Print the data exactly, leaving nothing out.

□ □ □ □ □ □ □

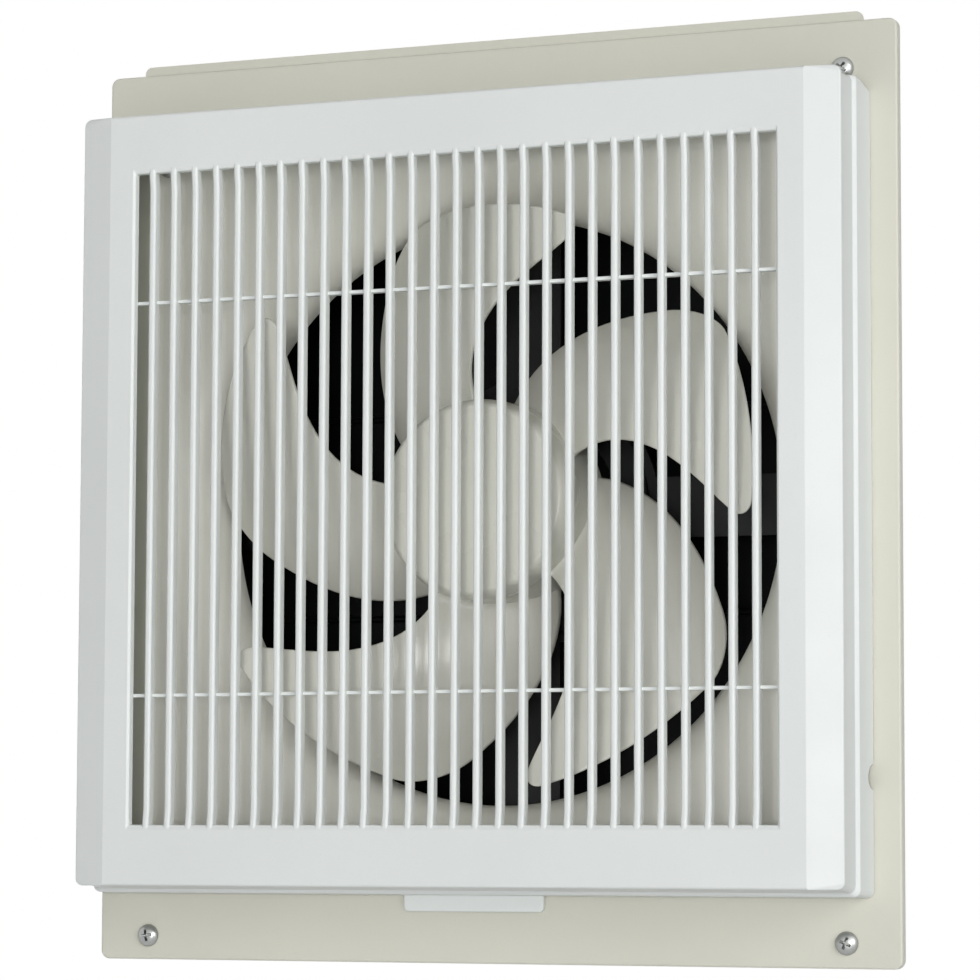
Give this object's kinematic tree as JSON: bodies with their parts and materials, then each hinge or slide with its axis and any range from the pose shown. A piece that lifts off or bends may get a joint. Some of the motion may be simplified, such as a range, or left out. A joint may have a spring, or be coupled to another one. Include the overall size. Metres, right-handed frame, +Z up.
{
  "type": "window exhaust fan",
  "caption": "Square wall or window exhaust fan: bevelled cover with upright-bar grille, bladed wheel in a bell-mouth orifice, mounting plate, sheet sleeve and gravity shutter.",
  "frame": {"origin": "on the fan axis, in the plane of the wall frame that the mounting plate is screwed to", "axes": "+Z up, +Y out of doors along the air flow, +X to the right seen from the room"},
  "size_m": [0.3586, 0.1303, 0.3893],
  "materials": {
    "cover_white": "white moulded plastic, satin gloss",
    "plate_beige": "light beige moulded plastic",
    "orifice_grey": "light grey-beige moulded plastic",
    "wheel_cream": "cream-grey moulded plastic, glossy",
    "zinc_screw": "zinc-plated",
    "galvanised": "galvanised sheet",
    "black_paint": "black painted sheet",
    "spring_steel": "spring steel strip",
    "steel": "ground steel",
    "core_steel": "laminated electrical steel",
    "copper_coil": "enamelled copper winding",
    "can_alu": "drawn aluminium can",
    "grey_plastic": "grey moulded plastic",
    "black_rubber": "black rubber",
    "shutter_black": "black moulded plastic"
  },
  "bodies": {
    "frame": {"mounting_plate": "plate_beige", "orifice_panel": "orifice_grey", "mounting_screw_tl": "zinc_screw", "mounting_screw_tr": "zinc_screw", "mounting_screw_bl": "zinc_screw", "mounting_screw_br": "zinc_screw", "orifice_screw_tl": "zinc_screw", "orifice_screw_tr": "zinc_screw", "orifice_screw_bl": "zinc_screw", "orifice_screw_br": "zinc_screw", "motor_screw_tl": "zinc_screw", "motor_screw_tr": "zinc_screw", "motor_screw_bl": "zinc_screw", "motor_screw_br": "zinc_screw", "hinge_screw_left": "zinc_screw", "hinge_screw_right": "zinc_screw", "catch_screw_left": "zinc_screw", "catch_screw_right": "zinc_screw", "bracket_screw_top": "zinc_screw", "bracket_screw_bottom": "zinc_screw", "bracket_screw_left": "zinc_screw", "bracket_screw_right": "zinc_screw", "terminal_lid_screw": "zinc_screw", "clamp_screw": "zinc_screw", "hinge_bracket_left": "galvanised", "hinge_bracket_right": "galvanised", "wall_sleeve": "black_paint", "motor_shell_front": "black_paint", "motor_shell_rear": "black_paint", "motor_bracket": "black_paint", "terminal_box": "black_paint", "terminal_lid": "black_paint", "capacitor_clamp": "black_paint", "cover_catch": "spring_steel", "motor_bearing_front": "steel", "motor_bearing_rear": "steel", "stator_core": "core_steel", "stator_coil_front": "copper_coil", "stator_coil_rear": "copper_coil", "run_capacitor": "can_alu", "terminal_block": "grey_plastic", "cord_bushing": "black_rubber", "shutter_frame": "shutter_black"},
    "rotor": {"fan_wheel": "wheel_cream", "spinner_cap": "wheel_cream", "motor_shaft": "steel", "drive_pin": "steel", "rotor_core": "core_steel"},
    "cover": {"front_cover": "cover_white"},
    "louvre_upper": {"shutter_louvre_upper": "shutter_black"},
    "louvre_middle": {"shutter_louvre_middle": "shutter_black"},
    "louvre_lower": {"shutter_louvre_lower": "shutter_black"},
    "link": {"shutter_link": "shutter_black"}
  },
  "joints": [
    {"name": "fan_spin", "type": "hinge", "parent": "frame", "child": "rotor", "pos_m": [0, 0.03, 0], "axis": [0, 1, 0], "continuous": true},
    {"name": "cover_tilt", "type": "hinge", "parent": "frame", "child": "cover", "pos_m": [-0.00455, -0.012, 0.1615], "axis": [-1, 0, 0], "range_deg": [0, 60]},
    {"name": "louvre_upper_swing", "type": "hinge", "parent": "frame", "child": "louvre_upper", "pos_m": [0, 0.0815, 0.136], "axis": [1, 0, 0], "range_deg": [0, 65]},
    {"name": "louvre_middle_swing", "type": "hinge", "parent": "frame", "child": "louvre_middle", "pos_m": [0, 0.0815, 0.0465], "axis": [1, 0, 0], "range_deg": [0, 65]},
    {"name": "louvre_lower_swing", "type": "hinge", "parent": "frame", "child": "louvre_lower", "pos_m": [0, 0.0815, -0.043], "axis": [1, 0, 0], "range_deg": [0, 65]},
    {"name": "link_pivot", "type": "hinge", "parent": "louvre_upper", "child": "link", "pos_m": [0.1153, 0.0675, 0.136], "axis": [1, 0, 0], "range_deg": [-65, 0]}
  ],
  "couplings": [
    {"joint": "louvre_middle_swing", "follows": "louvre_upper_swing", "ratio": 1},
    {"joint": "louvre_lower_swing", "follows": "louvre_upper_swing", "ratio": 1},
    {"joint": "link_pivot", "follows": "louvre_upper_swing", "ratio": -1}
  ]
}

□ □ □ □ □ □ □

* **THE RESULT**:
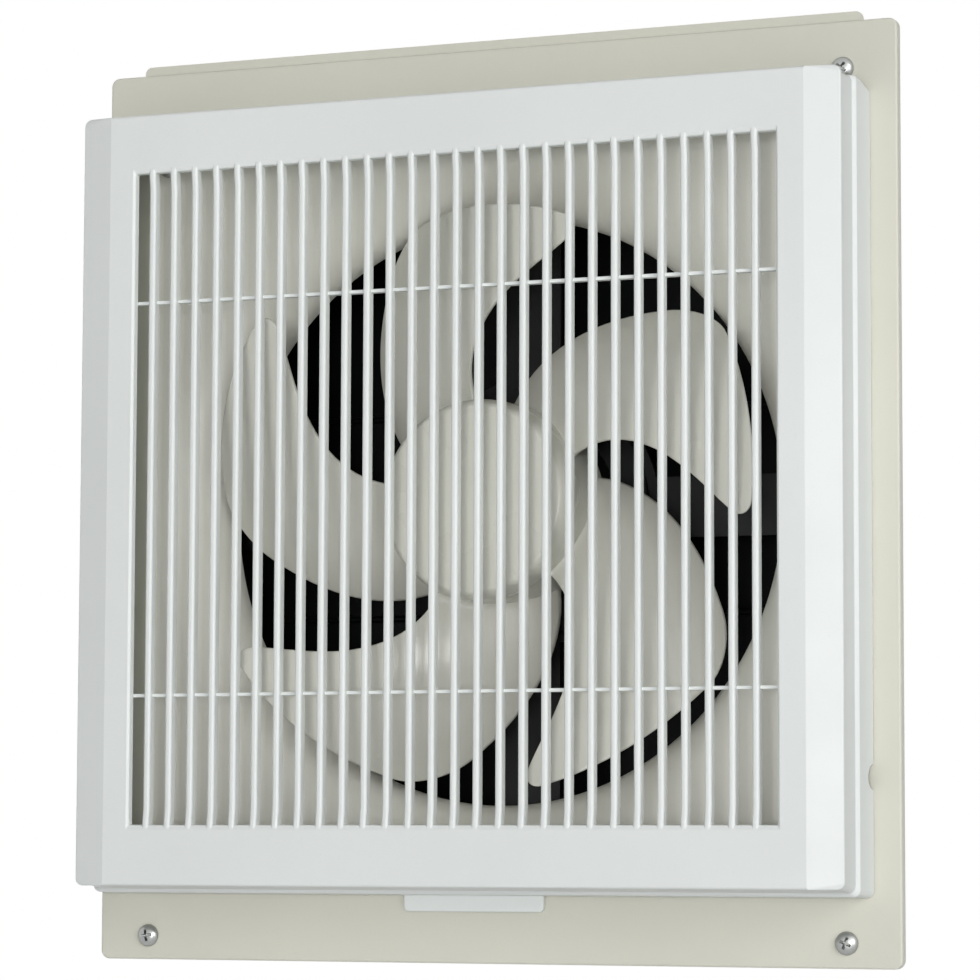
Give this object's kinematic tree as JSON: bodies with their parts and materials, then each hinge or slide with its axis and any range from the pose shown. A piece that lifts off or bends may get a joint. Some of the motion may be simplified, such as a range, or left out. A joint may have a spring, or be coupled to another one. Include the overall size. Metres, right-handed frame, +Z up.
{
  "type": "window exhaust fan",
  "caption": "Square wall or window exhaust fan: bevelled cover with upright-bar grille, bladed wheel in a bell-mouth orifice, mounting plate, sheet sleeve and gravity shutter.",
  "frame": {"origin": "on the fan axis, in the plane of the wall frame that the mounting plate is screwed to", "axes": "+Z up, +Y out of doors along the air flow, +X to the right seen from the room"},
  "size_m": [0.3586, 0.1303, 0.3893],
  "materials": {
    "cover_white": "white moulded plastic, satin gloss",
    "plate_beige": "light beige moulded plastic",
    "orifice_grey": "light grey-beige moulded plastic",
    "wheel_cream": "cream-grey moulded plastic, glossy",
    "zinc_screw": "zinc-plated",
    "galvanised": "galvanised sheet",
    "black_paint": "black painted sheet",
    "spring_steel": "spring steel strip",
    "steel": "ground steel",
    "core_steel": "laminated electrical steel",
    "copper_coil": "enamelled copper winding",
    "can_alu": "drawn aluminium can",
    "grey_plastic": "grey moulded plastic",
    "black_rubber": "black rubber",
    "shutter_black": "black moulded plastic"
  },
  "bodies": {
    "frame": {"mounting_plate": "plate_beige", "orifice_panel": "orifice_grey", "mounting_screw_tl": "zinc_screw", "mounting_screw_tr": "zinc_screw", "mounting_screw_bl": "zinc_screw", "mounting_screw_br": "zinc_screw", "orifice_screw_tl": "zinc_screw", "orifice_screw_tr": "zinc_screw", "orifice_screw_bl": "zinc_screw", "orifice_screw_br": "zinc_screw", "motor_screw_tl": "zinc_screw", "motor_screw_tr": "zinc_screw", "motor_screw_bl": "zinc_screw", "motor_screw_br": "zinc_screw", "hinge_screw_left": "zinc_screw", "hinge_screw_right": "zinc_screw", "catch_screw_left": "zinc_screw", "catch_screw_right": "zinc_screw", "bracket_screw_top": "zinc_screw", "bracket_screw_bottom": "zinc_screw", "bracket_screw_left": "zinc_screw", "bracket_screw_right": "zinc_screw", "terminal_lid_screw": "zinc_screw", "clamp_screw": "zinc_screw", "hinge_bracket_left": "galvanised", "hinge_bracket_right": "galvanised", "wall_sleeve": "black_paint", "motor_shell_front": "black_paint", "motor_shell_rear": "black_paint", "motor_bracket": "black_paint", "terminal_box": "black_paint", "terminal_lid": "black_paint", "capacitor_clamp": "black_paint", "cover_catch": "spring_steel", "motor_bearing_front": "steel", "motor_bearing_rear": "steel", "stator_core": "core_steel", "stator_coil_front": "copper_coil", "stator_coil_rear": "copper_coil", "run_capacitor": "can_alu", "terminal_block": "grey_plastic", "cord_bushing": "black_rubber", "shutter_frame": "shutter_black"},
    "rotor": {"fan_wheel": "wheel_cream", "spinner_cap": "wheel_cream", "motor_shaft": "steel", "drive_pin": "steel", "rotor_core": "core_steel"},
    "cover": {"front_cover": "cover_white"},
    "louvre_upper": {"shutter_louvre_upper": "shutter_black"},
    "louvre_middle": {"shutter_louvre_middle": "shutter_black"},
    "louvre_lower": {"shutter_louvre_lower": "shutter_black"},
    "link": {"shutter_link": "shutter_black"}
  },
  "joints": [
    {"name": "fan_spin", "type": "hinge", "parent": "frame", "child": "rotor", "pos_m": [0, 0.03, 0], "axis": [0, 1, 0], "continuous": true},
    {"name": "cover_tilt", "type": "hinge", "parent": "frame", "child": "cover", "pos_m": [-0.00455, -0.012, 0.1615], "axis": [-1, 0, 0], "range_deg": [0, 60]},
    {"name": "louvre_upper_swing", "type": "hinge", "parent": "frame", "child": "louvre_upper", "pos_m": [0, 0.0815, 0.136], "axis": [1, 0, 0], "range_deg": [0, 65]},
    {"name": "louvre_middle_swing", "type": "hinge", "parent": "frame", "child": "louvre_middle", "pos_m": [0, 0.0815, 0.0465], "axis": [1, 0, 0], "range_deg": [0, 65]},
    {"name": "louvre_lower_swing", "type": "hinge", "parent": "frame", "child": "louvre_lower", "pos_m": [0, 0.0815, -0.043], "axis": [1, 0, 0], "range_deg": [0, 65]},
    {"name": "link_pivot", "type": "hinge", "parent": "louvre_upper", "child": "link", "pos_m": [0.1153, 0.0675, 0.136], "axis": [1, 0, 0], "range_deg": [-65, 0]}
  ],
  "couplings": [
    {"joint": "louvre_middle_swing", "follows": "louvre_upper_swing", "ratio": 1},
    {"joint": "louvre_lower_swing", "follows": "louvre_upper_swing", "ratio": 1},
    {"joint": "link_pivot", "follows": "louvre_upper_swing", "ratio": -1}
  ]
}